The China-India border standoff has entered its third year, and such a state of confrontation should not continue indefinitely. But the complex border issue cannot be resolved in "one step," and the concrete negotiation process faces even more difficulties and needs more time. China and India are both Asian powers capable of mobilizing national forces to engage in a border conflict. The total populations of the two countries exceed 2.8 billion. In a complex and unstable world, it is evident that keeping friction to a minimal level and maintaining enough patience with differences is more realistic and urgent for both sides than "settling the border dispute once and for all." This also tests the wisdom of both countries.

What needs to be aware of is that there should be no cracks on the China-India border for external forces to drive a wedge. Whenever the Chinese and Indian officers are ready to start negotiations, US and Western public opinion will always begin a new round of mass hype. For example, they keep hyping "India's dilemma" or indirectly agitating New Delhi by claiming it is "afraid of a confrontation with the superpower." Some senior US officials have repeatedly expressed "concerns" over "China's bullying of India." These are all Washington's ploys to woo New Delhi and attempts to entice India due to the geopolitical need to contain China. They have certainly made some Indian elites feel a bit "flattered" for some time, with some even misinterpreting China's desire to maintain peace and stability on the China-India border as a weakness that can be exploited. This is one of the major reasons for the difficulties in current China-India relations.

Therefore, India's tradition of adhering to strategic autonomy is particularly important. The Russia-Ukraine conflict has made some Indian elites calm down and begun to rethink where their national interests lie. Compared with the rampant nationalist sentiments in the past two years, more voices in India calling for restoring China-India relations have been emerging in recent months. In addition, Indian External Affairs Minister Subrahmanyam Jaishankar recently publicly refuted claims that view China-India relations through the prism of Russia-Ukraine conflict, saying India "is perfectly capable of managing" relationship with China. He made clear that he doesn't want external forces to interfere in China-India disputes. The calmness and rationality unleashed by these remarks will be proven correct and to have served India's national interests.

It is worth mentioning that although the US and the West have generally taken an approach to woo India in recent years, they still cannot hide their condescending attitude. Some US media outlets recently criticized India's "confused" policy toward China. The article claims that "New Delhi appears wary of Beijing but unwilling to partner with Washington. These contradictions leave it open to exploitation," and "an economically weak and socially fragile India under Modi runs the risk of getting caught between a hammer and an anvil." This has laid clearly bare what the US and the West have in their mind. The US-led West should be warned that India is not an iron bar to be beaten by others at will, and China will not be an anvil to squeeze India.
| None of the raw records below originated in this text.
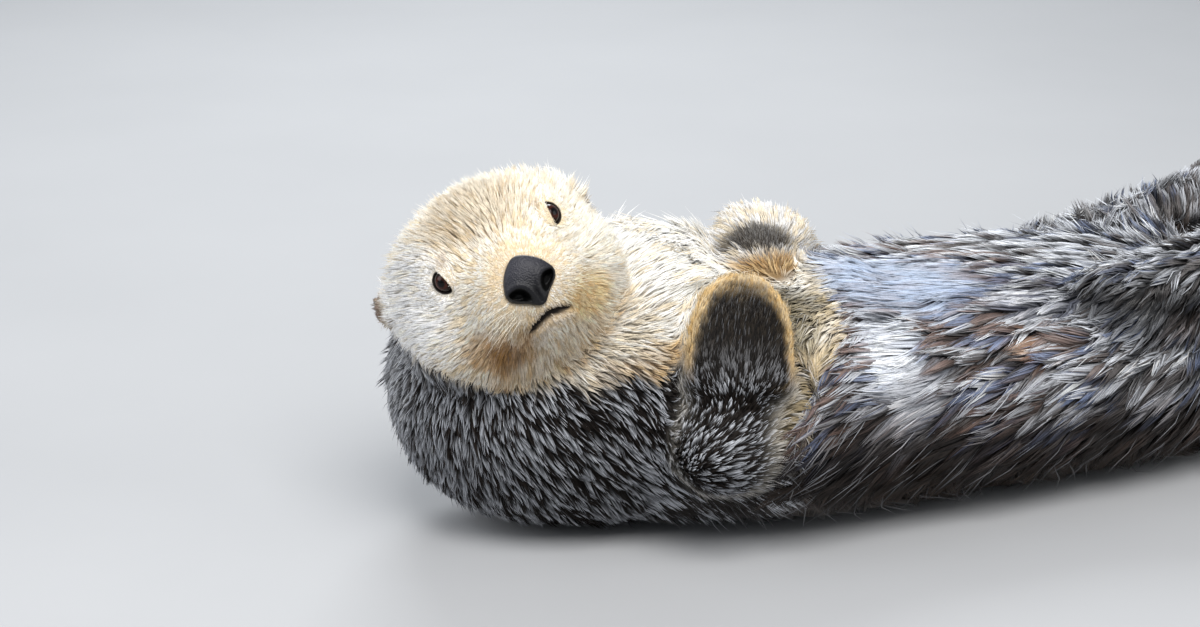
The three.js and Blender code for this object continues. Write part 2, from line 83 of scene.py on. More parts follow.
EYE_RADIUS = 9.5
EYE_SPLAY = 48  # how far each eye looks to its own side, degrees
EYE_DEEPER = 1.0  # how much deeper the eyeball sits than the CAD's plain one
LID_HALF = (8.8, 5.8)  # half the height and half the width of the opening between the lids
LID_TILT = 12  # how far the opening's long axis leans towards the nose at its lower end, degrees
LID_THICKNESS = 0.9

NOSE_AT = (0, -53.3, -35)
NOSE_FRONT = -58.5
# The nose's outline: radii at angles from straight out to its side (-90 is down, 90 is up).
NOSE_ANGLES = (-90, -60, -35, -10, 20, 45, 65, 90)
NOSE_RADII = (20, 15.5, 17, 21, 18.5, 18.3, 19, 21.5)
NOSTRIL_AT = (12.5, -5)  # from the nose's middle to its side and up
NOSTRIL_HALF = (9.5, 5.2)
NOSTRIL_RISE = 28  # degrees that a nostril's slit climbs outward
NOSTRIL_DEPTH = 9

MOUTH_AT = -62.7  # height of the mouth's middle
MOUTH_DROP = 3.8
MOUTH_HALF = 16
MOUTH_DEPTH = 4.2
LIP_HEIGHT = 1.1
CLEFT_DEPTH = 1.2

# The ridge of the loose fold of skin behind the forelegs.
FOLD = (
    (281, -30, 189), (264, -74, 176), (241, -119, 159),
    (217, -130, 151), (187, -147, 121), (176, -151, 100),
)

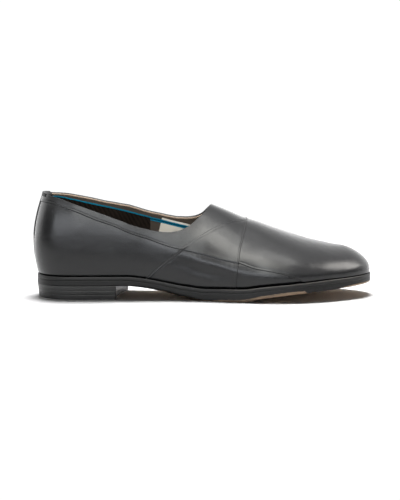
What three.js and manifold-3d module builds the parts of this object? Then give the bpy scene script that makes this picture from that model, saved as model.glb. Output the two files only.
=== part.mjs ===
// Slip-on dress shoe for the right foot, in millimetres, +Z up, toe along +X, outer side along -Y.
// Every section is a function of "at", the share of the sole's length counted from its back.
import * as THREE from "three";
import Module from "manifold-3d";

const wasm = await Module();
wasm.setup();

// Sizes of the sole
const soleLength = 297;
const ballWidth = 102;
const heelHeight = 12;
const toeSpring = 12;
const outsoleThickness = 7.7;
const weltThickness = 3;
const treadBevel = 1.3;
const heelRound = 37;
const toeRound = 80;

// Sizes of the heel stack
const topPieceThickness = 4;
const liftCount = 2;
const heelTaper = 1.3;
const breastHollow = 2.5;
const breastLateral = 71.5;
const breastMedial = 79;

// Sizes of the upper
const backRise = 71;
const throatRise = 69.4;
const throatFromBack = 154.7;
const leatherWall = 2.2;
const heelBulge = 5;
const toeBoxDepth = 28.8;
const heelSeatDepth = 44.8;
const collarStep = 0.6;
const saddleStep = 0.5;
const overlayLip = 0.8;
const backStripWidth = 10;
const backStripStep = 1;
const backStripFoot = 14;
const saddlePeak = 186.6;

// Sizes of the small pieces
const insoleThickness = 6.3;
const insoleEdge = 1;
const insoleClearance = 0.2;
const tabWidth = 20;
const tabThickness = 1.4;
const tabDropOutside = 10;
const tabDropInside = 8;
const fit = 0.3;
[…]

Both China and India are emerging economies committed to economic and social development, and the common interests of the two sides far outweigh the differences. Although the border issue is difficult to resolve, it is not hard to figure out what position it should be put to best serve national interests and the common interests of the region.

Human history has never seen two giant neighbors with a population of over 1 billion each like China and India developing together before. When looking at China-India relations, one should have a historical vision broader than the Himalayas. At the same time, we should resist "public opinion harassment" by the US and the West to make China and India be partners rather than rivals. The two should put their destiny in their own hands and realize their own national development and rejuvenation.